Vasco Bensaúde foi um homem discreto, embora muito rico, e criador de cães, registados todavia em nome do filho Filipe e como tal apresentados em exposições. A certa altura, tomou conhecimento da existência de uma bem sucedida criadora de perdigueiros portugueses, Conchita Citron, que havia casado com o aristocrata português, D. Francisco Castelo Branco. Esta, impedida pelas leis espanholas de ser matadora de touros, tornou-se cavaleira tauromáquica, e veio viver para Portugal.
Bem sucedidos foram os seus perdigueiros portugueses, que criava na quinta situada na margem sul do Tejo, a Quinta do Índio (remeniscências da sua origem?). Um dia Bensaúde, convidou Conchita Citron e marido para almoçar, onde lhe fez a oferta de ficar com o seu canil, como herança. Conchita nunca mais viu Vasco Bensaúde, nem os seus cães. Bensáude veio a morrer em Agosto de 1967 e mais tarde, a família contactou-a para vir buscar (reclamar) a herança. Assim, Conchita Citron, levou os 14 cães do canil Algarbiorum, de Bensaúde, para a Quinta do Índio, juntamente com os respectivos ficheiros.
Registou o seu novo canil, com o nome Al-Gharb Começou a criar e a apresentar os cães de água em exposições e concursos. Achava que os esforços de Vasco Bensáude na selecção, recuperação e preservação da raça, mereciam ser reconhecidos e considerando Portugal um país pobre de gente sem recursos para manter tão maravilhosos cães, recusava-se a vende-los para o mercado nacional, sendo apenas alguns oferecidos a pessoas de extrema confiança e jamais fêmeas. Bem relacionada no estrangeiro, começou uma campanha de publicidade junto de americanos ricos. Mas poucas fêmeas fugiram ao seu controle.
Com o 25 de Abril, algumas pessoas sairam do país e abandonaram as propriedades que eram ocupadas pelos trabalhadores e sindicatos. Foi o caso da Quinta do Índio, então com 32 cães de água nos canis. Muitos dos animais foram soltos ou fugiram e quando no fim do Verão de 1974, D. Francisco de Castelo Branco conseguiu ir á propriedade, restavam 15 cães, a maioria gravemente doente e com problemas de pele. Levou-os ao Canil Municipal de Lisboa para abate, mas segundo o enfermeiro Fernandes, alguns poderiam ser salvos, tendo-se assim recusado a abater 3.
D. Francisco Castelo Branco levou de volta esses 3 cães mas nunca mais ninguém soube deles.
Conchita Citron, portuguesa por casamento, pouco depois saiu do país com a família para o México, e não levou cão algum.

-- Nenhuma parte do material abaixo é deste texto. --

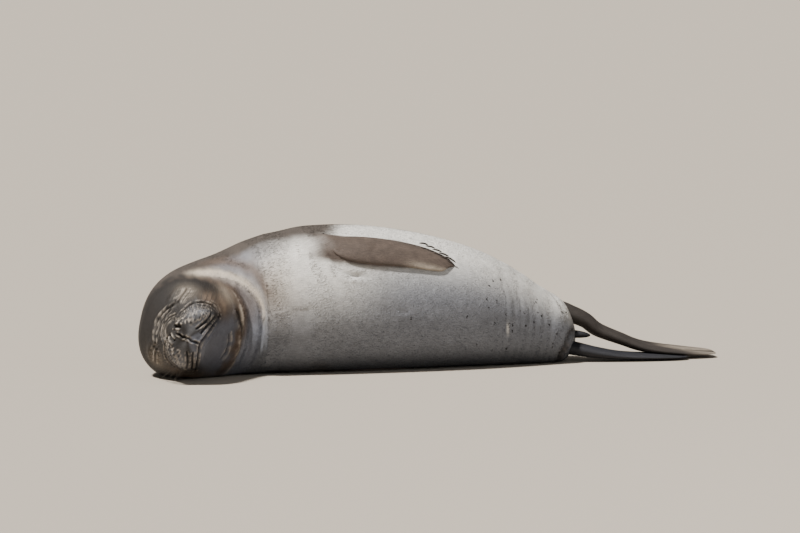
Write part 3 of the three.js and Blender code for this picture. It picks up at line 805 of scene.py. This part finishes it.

José Tanganho faleceu algo esquecido, mas não obstante o seu passamento foi objecto como se disse de algum destaque no jornal O Século, que lhe dedicou várias colunas e uma foto. De facto, haverá muitíssima gente, mesmo em Alfeizerão, que já não se recorda nem do nome de José Tanganho.
Só em 1970 vai surgir em Portugal a primeira mulher toureira (a pé) profissional, que aliás não fez grande carreira. Foi o caso de Ana Maria, natural de Azambuja, que ficou assim conhecida na arena, como Ana Maria d’Azambuja e que, com 16 anos, obteve a carteira profissional. Azambuja, é terra onde há bastantes aficionados e apreciadores da tourada, bem como a Tertúlia Tauromáquica Azambujense, sita numa antiga taberna, um museu vivo que comprova a aficcion do homem que um dia quis ser toureiro, mas o coração não me deixou, confessa com a mão no peito para reforçar a nota. Trata-se de António Salema, que colecciona na Tertúlia artefactos que dizem respeito à festa brava. Para alimentar a sua paixão, usou a energia a ensinar outros, como Ana Maria d’Azambuja. As fotos dos pupilos estão expostas a comprovar o carinho do mestre pelos seus discípulos, onde a de Pedrito de Portugal ocupa um lugar de destaque.